It had started raining and we decided to wait in the dry to see if it would subside. A friendly elderly woman came to greet us when we stopped at the restaurant and we ordered some fried potatoes. When they came they were so delicious we ordered some more! And the secret to creating potatoes this tasty? – fried onions, garlic and salt. We were convinced there had to be some other ingredients! After another extended lunch over a game of chess (a lovely little wooden travel set we bought in Katmandu) we left for Kalopani. Unfortunately the rain didn’t subside, it was now almost torrential!
After about an hour of walking we saw the familiar sight of a large black sign with a map of the village painted on it signaling our arrival at Kalopani. What we failed to notice to begin with was that between us and this sign was a very fast flowing river. Up stream a little way we noticed a very rickety, slippery looking wooden bridge.
We watched with our breaths held as a school girl very tentatively made her way across. We decided if the slightly built girl could only just make it – the structures holding the bridge on either side moved as she crossed – it wasn’t going to hold out for either of us with our heavy packs. We ended up sliding down the banks to the river, throwing our bags across to the other side (mine nearly ended up in the water, my stomach sank as I saw it land and then roll back towards the river!) and we eventually picked out which we thought were the best stepping stones and ventured across hoping for the best! We did get wet feet but this was a satisfactory outcome, we were just glad we didn’t get swept away!
After this little adventure we walked up through Kalopani, after Khobang this village was ultra modern. There were many alpine-looking lodges with cozy restaurants with fires warming up the rooms on this wet evening. They looked so inviting as at this time we were almost wet through. We chose our hotel after checking out everything in the village and went for dinner. In the restaurant we bumped into some other trekkers, two of whom we’d first met in Pokhara and then again in Marpha.
(This is a benefit of doing the Annapurna circuit in the conventional direction. If you don’t want to bump into the same people along the way then you could consider doing the trail in the other direction however this is much more difficult. The reason that anti-clockwise is the most popular direction is that if you trek the whole circuit you cross through a pass called Thorong-La which is at 5414m and to do this you need to acclimatize. If you go the conventional direction you can stay at ‘High Camp’ and get used to the altitude here before crossing the pass, if you go the other way there is no suitable place for staying the night at high altitude for acclimatization.)

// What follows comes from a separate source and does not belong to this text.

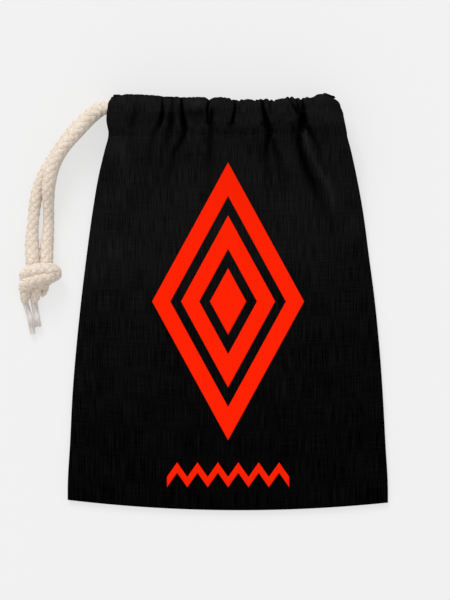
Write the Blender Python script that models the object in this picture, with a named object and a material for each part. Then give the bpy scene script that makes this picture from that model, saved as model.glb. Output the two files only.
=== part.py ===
"""An empty cotton drawstring pouch that lies flat on its back.

Front and back cloth meet at the side and base seams. A gathered casing runs round the mouth, with a thick
braided drawcord through it that leaves at the left side seam. Its two free strands end in one knot with two
short taped tails. Metres, +Z up, +X to the right, +Y from the base seam to the mouth. The origin lies under
the middle of the cloth, on the surface that the pouch rests on.
"""

import math
from collections import namedtuple

import bpy
import numpy as np
from mathutils import Vector

MM = 0.001

# Driving dimensions
CLOTH = 1.0 * MM
GAP = 0.3 * MM
PANEL_GAP = 0.5 * MM
STITCH_Y = 79.7 * MM
BASE_Y = -100.1 * MM
BASE_BOW = 5.0 * MM
BASE_BOW_X = 6.0 * MM
BASE_BOW_HALF = 83.0 * MM
BASE_ROUND = 15.0 * MM
CORD = 6.2 * MM
HIDDEN_CORD = 5.6 * MM
CORD_Y = 92.9 * MM
BACK_CORD_Z = 4.1 * MM
FRONT_CORD_Z = 17.5 * MM
FRONT_TURN = math.radians(50)
BACK_TURN = 0.0
SEAM_TURN = math.radians(90)
TURN_RADIUS = (FRONT_CORD_Z - BACK_CORD_Z) / 2
MIDDLE_Z = (FRONT_CORD_Z + BACK_CORD_Z) / 2
TAIL = 4.4 * MM
LEFT_TIP = 2.6 * MM
RIGHT_TIP = 3.0 * MM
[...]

Anyway, in this lovely little restaurant we had the most amazing Burritos. I know, pizza and burritos! I think we were just really hungry these days and the traditional Daal Bhat seemed a bit too healthy (although it’s yummy) and a bit more stodge was needed! Like the pizza we’d had in Jarkot, these burritos came out sizzling in a metal dish on a wooden board. The flavour of the tomato sauce was really rich, the dough was a perfect texture and there was plenty of cheese on top! These burritos were so good we decided to have them for breakfast the next morning before our walk to Titi Lake!
Our hotel in Kalopani
We were lucky that Titi Lake was shown on our basic illustrated map of the Annapurna trail, some maps only show Lake Tilicho (see below, I couldn’t find a picture of the map we used but this is the sort of thing) To be honest, as long as you don’t plan to detour, a simple illustration of the circuit with it’s villages is ample.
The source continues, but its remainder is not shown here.